» **Work to be completed**
The data below is to be returned in full and exactly.

» **Recorded information**

===============

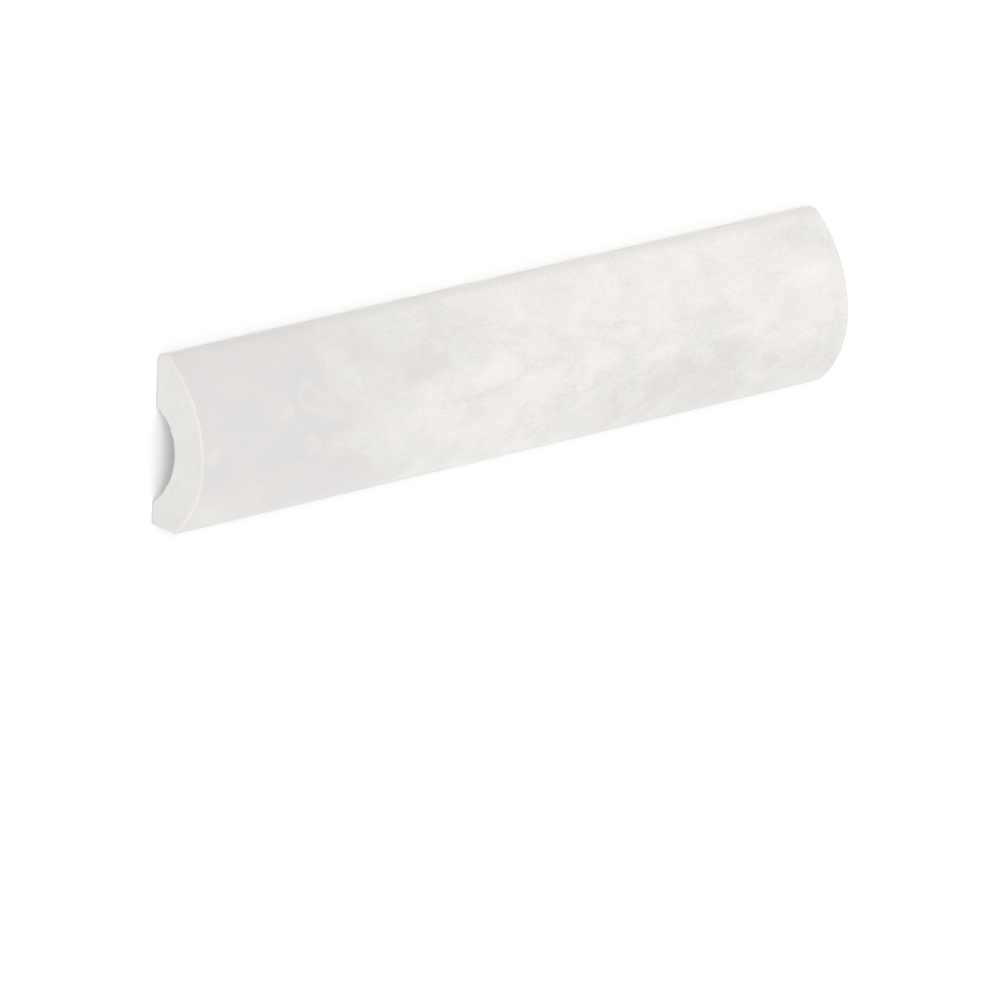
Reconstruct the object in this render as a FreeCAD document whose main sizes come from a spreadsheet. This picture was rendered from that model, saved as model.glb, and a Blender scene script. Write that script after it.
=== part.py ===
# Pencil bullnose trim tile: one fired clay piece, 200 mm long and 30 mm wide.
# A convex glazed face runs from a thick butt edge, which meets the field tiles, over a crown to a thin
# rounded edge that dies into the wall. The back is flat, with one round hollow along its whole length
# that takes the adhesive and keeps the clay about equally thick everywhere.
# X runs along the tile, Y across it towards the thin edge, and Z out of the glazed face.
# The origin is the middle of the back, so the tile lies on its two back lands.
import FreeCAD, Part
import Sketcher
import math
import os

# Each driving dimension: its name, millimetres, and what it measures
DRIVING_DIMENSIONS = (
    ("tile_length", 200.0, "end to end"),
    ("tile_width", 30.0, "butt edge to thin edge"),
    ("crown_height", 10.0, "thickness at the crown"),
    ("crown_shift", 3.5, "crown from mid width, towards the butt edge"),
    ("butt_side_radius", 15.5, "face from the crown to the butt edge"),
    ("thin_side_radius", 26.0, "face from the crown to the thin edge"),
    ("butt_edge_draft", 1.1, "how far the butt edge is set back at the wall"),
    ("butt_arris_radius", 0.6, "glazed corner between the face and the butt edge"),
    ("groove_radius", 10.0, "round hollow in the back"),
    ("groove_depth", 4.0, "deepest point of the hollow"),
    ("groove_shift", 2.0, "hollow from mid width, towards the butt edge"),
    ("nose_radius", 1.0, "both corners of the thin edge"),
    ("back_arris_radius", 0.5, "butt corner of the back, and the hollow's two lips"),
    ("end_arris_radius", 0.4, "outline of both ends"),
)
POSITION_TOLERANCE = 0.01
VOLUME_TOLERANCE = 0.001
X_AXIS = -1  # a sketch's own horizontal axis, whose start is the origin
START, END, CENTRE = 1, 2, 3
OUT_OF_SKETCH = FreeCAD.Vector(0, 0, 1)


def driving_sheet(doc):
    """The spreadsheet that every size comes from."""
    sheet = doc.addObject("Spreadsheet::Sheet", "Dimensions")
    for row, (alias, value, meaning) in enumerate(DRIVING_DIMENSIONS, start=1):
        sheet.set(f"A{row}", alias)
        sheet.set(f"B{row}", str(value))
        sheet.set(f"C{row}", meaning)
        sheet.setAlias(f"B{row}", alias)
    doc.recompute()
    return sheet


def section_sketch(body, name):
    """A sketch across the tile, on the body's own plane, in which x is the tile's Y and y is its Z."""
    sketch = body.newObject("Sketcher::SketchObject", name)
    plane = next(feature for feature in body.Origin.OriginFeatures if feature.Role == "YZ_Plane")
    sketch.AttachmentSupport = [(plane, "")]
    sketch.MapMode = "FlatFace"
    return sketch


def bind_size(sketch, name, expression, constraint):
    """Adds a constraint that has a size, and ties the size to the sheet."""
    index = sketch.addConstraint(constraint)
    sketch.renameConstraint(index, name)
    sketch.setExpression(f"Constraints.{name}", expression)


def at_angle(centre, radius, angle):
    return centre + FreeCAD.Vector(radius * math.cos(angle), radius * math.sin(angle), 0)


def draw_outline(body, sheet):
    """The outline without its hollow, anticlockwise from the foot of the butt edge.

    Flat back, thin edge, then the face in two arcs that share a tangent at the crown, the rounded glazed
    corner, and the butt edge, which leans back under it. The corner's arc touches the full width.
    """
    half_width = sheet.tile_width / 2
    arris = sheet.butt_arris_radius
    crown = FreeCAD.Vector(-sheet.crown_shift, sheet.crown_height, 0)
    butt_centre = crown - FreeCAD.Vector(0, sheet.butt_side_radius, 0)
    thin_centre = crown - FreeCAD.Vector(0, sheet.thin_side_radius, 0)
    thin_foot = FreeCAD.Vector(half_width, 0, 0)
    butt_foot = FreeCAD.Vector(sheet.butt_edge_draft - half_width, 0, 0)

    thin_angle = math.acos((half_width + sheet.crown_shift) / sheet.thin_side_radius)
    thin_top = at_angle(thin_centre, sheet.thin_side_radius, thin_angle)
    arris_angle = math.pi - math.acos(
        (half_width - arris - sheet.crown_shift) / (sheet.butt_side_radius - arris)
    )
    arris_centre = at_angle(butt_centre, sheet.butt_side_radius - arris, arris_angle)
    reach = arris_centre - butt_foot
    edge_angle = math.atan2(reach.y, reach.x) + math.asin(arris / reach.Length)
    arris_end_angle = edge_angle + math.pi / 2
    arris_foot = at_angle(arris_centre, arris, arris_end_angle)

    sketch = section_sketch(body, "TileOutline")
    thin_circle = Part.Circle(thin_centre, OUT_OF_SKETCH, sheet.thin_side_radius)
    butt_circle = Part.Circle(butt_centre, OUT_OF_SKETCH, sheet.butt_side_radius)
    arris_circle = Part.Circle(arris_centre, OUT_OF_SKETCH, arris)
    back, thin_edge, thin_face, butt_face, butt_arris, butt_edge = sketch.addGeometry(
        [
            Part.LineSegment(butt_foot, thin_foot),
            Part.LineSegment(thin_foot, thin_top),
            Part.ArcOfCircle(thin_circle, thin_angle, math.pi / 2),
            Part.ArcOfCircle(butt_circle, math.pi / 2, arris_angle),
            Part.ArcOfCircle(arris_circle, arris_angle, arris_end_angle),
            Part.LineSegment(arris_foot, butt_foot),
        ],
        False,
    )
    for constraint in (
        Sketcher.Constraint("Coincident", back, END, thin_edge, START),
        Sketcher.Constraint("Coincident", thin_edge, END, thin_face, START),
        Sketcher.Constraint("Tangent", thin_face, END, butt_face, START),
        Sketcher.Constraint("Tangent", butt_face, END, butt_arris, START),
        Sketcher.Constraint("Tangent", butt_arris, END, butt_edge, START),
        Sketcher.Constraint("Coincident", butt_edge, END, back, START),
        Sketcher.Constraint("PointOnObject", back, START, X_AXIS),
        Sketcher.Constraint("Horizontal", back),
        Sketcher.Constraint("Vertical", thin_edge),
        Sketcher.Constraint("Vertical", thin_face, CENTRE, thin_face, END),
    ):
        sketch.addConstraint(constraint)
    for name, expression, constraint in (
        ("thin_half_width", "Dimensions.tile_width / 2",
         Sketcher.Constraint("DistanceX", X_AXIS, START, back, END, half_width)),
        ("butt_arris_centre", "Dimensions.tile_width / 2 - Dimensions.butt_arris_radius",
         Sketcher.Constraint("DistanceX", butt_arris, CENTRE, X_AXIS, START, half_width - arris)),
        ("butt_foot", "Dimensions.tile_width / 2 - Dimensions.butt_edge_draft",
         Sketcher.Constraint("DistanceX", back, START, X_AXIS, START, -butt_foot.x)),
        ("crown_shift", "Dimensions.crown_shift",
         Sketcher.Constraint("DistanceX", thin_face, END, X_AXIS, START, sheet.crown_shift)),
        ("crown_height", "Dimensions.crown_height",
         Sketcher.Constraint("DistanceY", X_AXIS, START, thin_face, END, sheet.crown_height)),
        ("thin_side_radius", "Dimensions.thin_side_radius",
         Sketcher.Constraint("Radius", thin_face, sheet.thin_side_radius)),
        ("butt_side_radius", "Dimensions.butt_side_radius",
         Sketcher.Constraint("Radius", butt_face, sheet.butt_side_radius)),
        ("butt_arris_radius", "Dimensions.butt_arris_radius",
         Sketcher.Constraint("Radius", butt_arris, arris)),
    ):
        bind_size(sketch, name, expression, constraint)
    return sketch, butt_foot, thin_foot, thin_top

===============

» **Answer below**
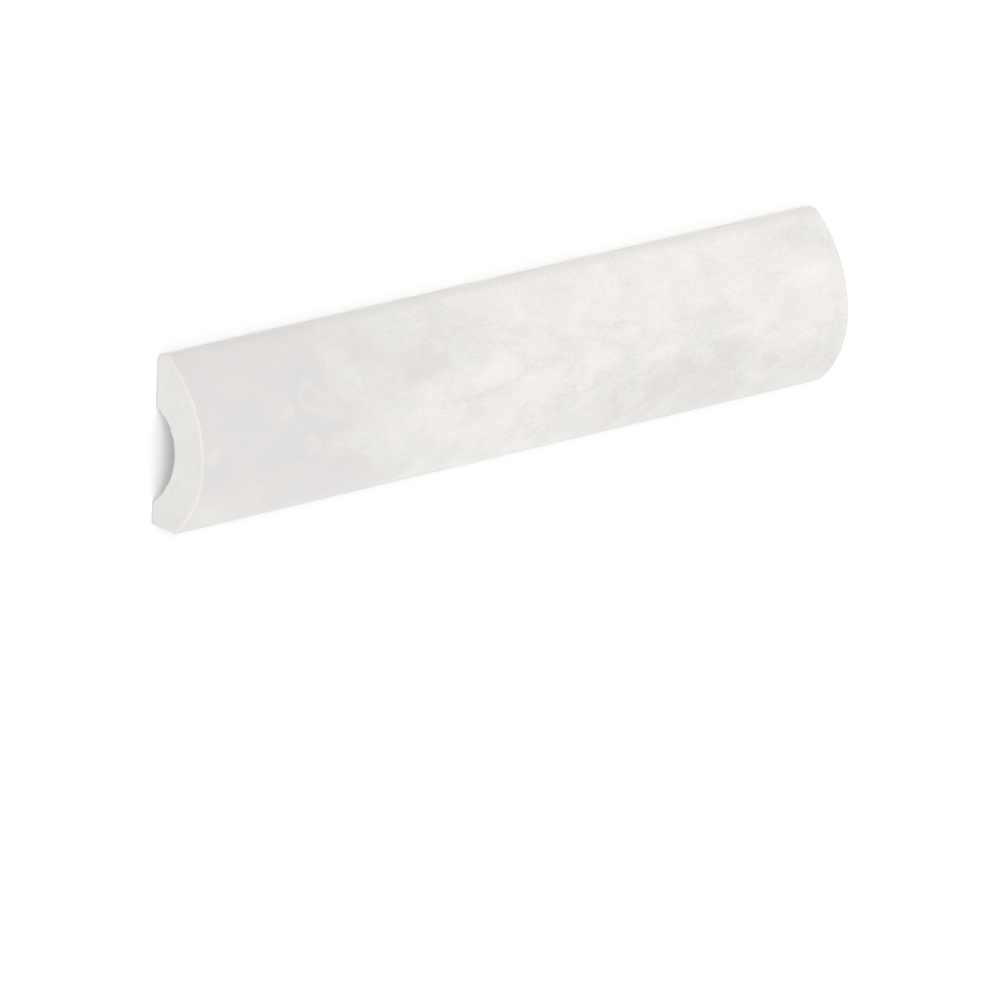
Reconstruct the object in this render as a FreeCAD document whose main sizes come from a spreadsheet. This picture was rendered from that model, saved as model.glb, and a Blender scene script. Write that script after it.
=== part.py ===
# Pencil bullnose trim tile: one fired clay piece, 200 mm long and 30 mm wide.
# A convex glazed face runs from a thick butt edge, which meets the field tiles, over a crown to a thin
# rounded edge that dies into the wall. The back is flat, with one round hollow along its whole length
# that takes the adhesive and keeps the clay about equally thick everywhere.
# X runs along the tile, Y across it towards the thin edge, and Z out of the glazed face.
# The origin is the middle of the back, so the tile lies on its two back lands.
import FreeCAD, Part
import Sketcher
import math
import os

# Each driving dimension: its name, millimetres, and what it measures
DRIVING_DIMENSIONS = (
    ("tile_length", 200.0, "end to end"),
    ("tile_width", 30.0, "butt edge to thin edge"),
    ("crown_height", 10.0, "thickness at the crown"),
    ("crown_shift", 3.5, "crown from mid width, towards the butt edge"),
    ("butt_side_radius", 15.5, "face from the crown to the butt edge"),
    ("thin_side_radius", 26.0, "face from the crown to the thin edge"),
    ("butt_edge_draft", 1.1, "how far the butt edge is set back at the wall"),
    ("butt_arris_radius", 0.6, "glazed corner between the face and the butt edge"),
    ("groove_radius", 10.0, "round hollow in the back"),
    ("groove_depth", 4.0, "deepest point of the hollow"),
    ("groove_shift", 2.0, "hollow from mid width, towards the butt edge"),
    ("nose_radius", 1.0, "both corners of the thin edge"),
    ("back_arris_radius", 0.5, "butt corner of the back, and the hollow's two lips"),
    ("end_arris_radius", 0.4, "outline of both ends"),
)
POSITION_TOLERANCE = 0.01
VOLUME_TOLERANCE = 0.001
X_AXIS = -1  # a sketch's own horizontal axis, whose start is the origin
START, END, CENTRE = 1, 2, 3
OUT_OF_SKETCH = FreeCAD.Vector(0, 0, 1)


def driving_sheet(doc):
    """The spreadsheet that every size comes from."""
    sheet = doc.addObject("Spreadsheet::Sheet", "Dimensions")
    for row, (alias, value, meaning) in enumerate(DRIVING_DIMENSIONS, start=1):
        sheet.set(f"A{row}", alias)
        sheet.set(f"B{row}", str(value))
        sheet.set(f"C{row}", meaning)
        sheet.setAlias(f"B{row}", alias)
    doc.recompute()
    return sheet


def section_sketch(body, name):
    """A sketch across the tile, on the body's own plane, in which x is the tile's Y and y is its Z."""
    sketch = body.newObject("Sketcher::SketchObject", name)
    plane = next(feature for feature in body.Origin.OriginFeatures if feature.Role == "YZ_Plane")
    sketch.AttachmentSupport = [(plane, "")]
    sketch.MapMode = "FlatFace"
    return sketch


def bind_size(sketch, name, expression, constraint):
    """Adds a constraint that has a size, and ties the size to the sheet."""
    index = sketch.addConstraint(constraint)
    sketch.renameConstraint(index, name)
    sketch.setExpression(f"Constraints.{name}", expression)


def at_angle(centre, radius, angle):
    return centre + FreeCAD.Vector(radius * math.cos(angle), radius * math.sin(angle), 0)


def draw_outline(body, sheet):
    """The outline without its hollow, anticlockwise from the foot of the butt edge.

    Flat back, thin edge, then the face in two arcs that share a tangent at the crown, the rounded glazed
    corner, and the butt edge, which leans back under it. The corner's arc touches the full width.
    """
    half_width = sheet.tile_width / 2
    arris = sheet.butt_arris_radius
    crown = FreeCAD.Vector(-sheet.crown_shift, sheet.crown_height, 0)
    butt_centre = crown - FreeCAD.Vector(0, sheet.butt_side_radius, 0)
    thin_centre = crown - FreeCAD.Vector(0, sheet.thin_side_radius, 0)
    thin_foot = FreeCAD.Vector(half_width, 0, 0)
    butt_foot = FreeCAD.Vector(sheet.butt_edge_draft - half_width, 0, 0)

    thin_angle = math.acos((half_width + sheet.crown_shift) / sheet.thin_side_radius)
    thin_top = at_angle(thin_centre, sheet.thin_side_radius, thin_angle)
    arris_angle = math.pi - math.acos(
        (half_width - arris - sheet.crown_shift) / (sheet.butt_side_radius - arris)
    )
    arris_centre = at_angle(butt_centre, sheet.butt_side_radius - arris, arris_angle)
    reach = arris_centre - butt_foot
    edge_angle = math.atan2(reach.y, reach.x) + math.asin(arris / reach.Length)
    arris_end_angle = edge_angle + math.pi / 2
    arris_foot = at_angle(arris_centre, arris, arris_end_angle)

    sketch = section_sketch(body, "TileOutline")
    thin_circle = Part.Circle(thin_centre, OUT_OF_SKETCH, sheet.thin_side_radius)
    butt_circle = Part.Circle(butt_centre, OUT_OF_SKETCH, sheet.butt_side_radius)
    arris_circle = Part.Circle(arris_centre, OUT_OF_SKETCH, arris)
    back, thin_edge, thin_face, butt_face, butt_arris, butt_edge = sketch.addGeometry(
        [
            Part.LineSegment(butt_foot, thin_foot),
            Part.LineSegment(thin_foot, thin_top),
            Part.ArcOfCircle(thin_circle, thin_angle, math.pi / 2),
            Part.ArcOfCircle(butt_circle, math.pi / 2, arris_angle),
            Part.ArcOfCircle(arris_circle, arris_angle, arris_end_angle),
            Part.LineSegment(arris_foot, butt_foot),
        ],
        False,
    )
    for constraint in (
        Sketcher.Constraint("Coincident", back, END, thin_edge, START),
        Sketcher.Constraint("Coincident", thin_edge, END, thin_face, START),
        Sketcher.Constraint("Tangent", thin_face, END, butt_face, START),
        Sketcher.Constraint("Tangent", butt_face, END, butt_arris, START),
        Sketcher.Constraint("Tangent", butt_arris, END, butt_edge, START),
        Sketcher.Constraint("Coincident", butt_edge, END, back, START),
        Sketcher.Constraint("PointOnObject", back, START, X_AXIS),
        Sketcher.Constraint("Horizontal", back),
        Sketcher.Constraint("Vertical", thin_edge),
        Sketcher.Constraint("Vertical", thin_face, CENTRE, thin_face, END),
    ):
        sketch.addConstraint(constraint)
    for name, expression, constraint in (
        ("thin_half_width", "Dimensions.tile_width / 2",
         Sketcher.Constraint("DistanceX", X_AXIS, START, back, END, half_width)),
        ("butt_arris_centre", "Dimensions.tile_width / 2 - Dimensions.butt_arris_radius",
         Sketcher.Constraint("DistanceX", butt_arris, CENTRE, X_AXIS, START, half_width - arris)),
        ("butt_foot", "Dimensions.tile_width / 2 - Dimensions.butt_edge_draft",
         Sketcher.Constraint("DistanceX", back, START, X_AXIS, START, -butt_foot.x)),
        ("crown_shift", "Dimensions.crown_shift",
         Sketcher.Constraint("DistanceX", thin_face, END, X_AXIS, START, sheet.crown_shift)),
        ("crown_height", "Dimensions.crown_height",
         Sketcher.Constraint("DistanceY", X_AXIS, START, thin_face, END, sheet.crown_height)),
        ("thin_side_radius", "Dimensions.thin_side_radius",
         Sketcher.Constraint("Radius", thin_face, sheet.thin_side_radius)),
        ("butt_side_radius", "Dimensions.butt_side_radius",
         Sketcher.Constraint("Radius", butt_face, sheet.butt_side_radius)),
        ("butt_arris_radius", "Dimensions.butt_arris_radius",
         Sketcher.Constraint("Radius", butt_arris, arris)),
    ):
        bind_size(sketch, name, expression, constraint)
    return sketch, butt_foot, thin_foot, thin_top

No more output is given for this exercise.